Doch jetzt soll alles anders werden. Im hohlen, morschen Stamm, das zarte Pflänzchen parteiinterne Demokratie gedeihen. Die Mitglieder werden gefragt, dürfen endlich ein Machtwort sprechen – entscheiden wer sie führen soll. Wird’s dadurch besser? Vermutlich nicht.

Da die Amtsinhaberin noch im Rennen ist, geht die Perspektive nach vorne verloren. Statt eines Neustarts, gibt’s den Überlebenskampf – auf offener Bühne.

Fällt zudem die Entscheidung auf 0-Variante Rendi: hätte man sich den ganzen Zauber auch gleich sparen können.

Gewinnt Doskozil gäb‘s zwar die riesen Chance aus diversen Sackgassen der Vergangenheit auszubrechen.
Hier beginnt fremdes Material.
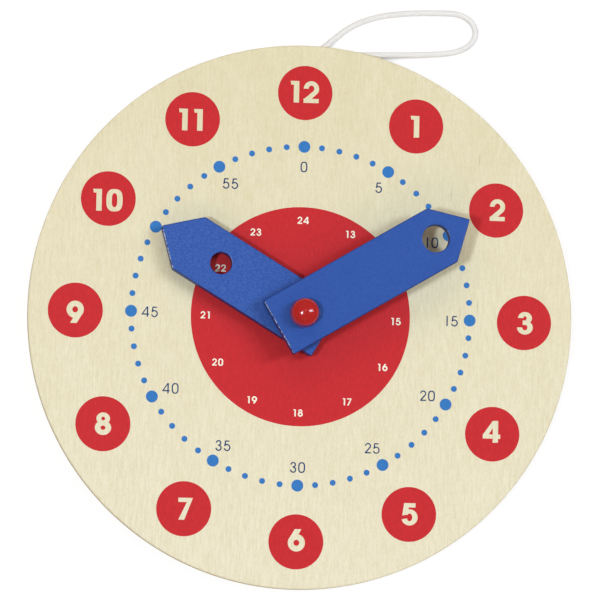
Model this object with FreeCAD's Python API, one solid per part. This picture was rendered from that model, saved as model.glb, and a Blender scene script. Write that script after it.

Insbesondere nach einem polarisierenden internen Wahlkampf könnten sich grundlegender Richtungswechsel und Reformen aber zum finalen Sturm zusammenbrauen, dem das alte Gehölz dann nicht mehr gewachsen ist.

Oder freut sich gar der Dritte? Parteirebell (auch schon ein inflationärer Begriff) Niki Kowall, der nun auch seinen Hut in den Ring geworfen hat? Der linke Aufsteiger ist bundespolitisch die große Unbekannte. Wäre er bereit sozialdemokratische Politik durchzusetzen, Bündnisse zu schmieden, die Otto-Normalbürger zu verstehen und ins Boot zu holen? Oder würde auch er sich in „Kulturbereicherungsromantik“ verlieren, schmollend und allein im gutmenschlichem Eckerl stehen, während Schwarz-Blau-Grün das Land umgraben?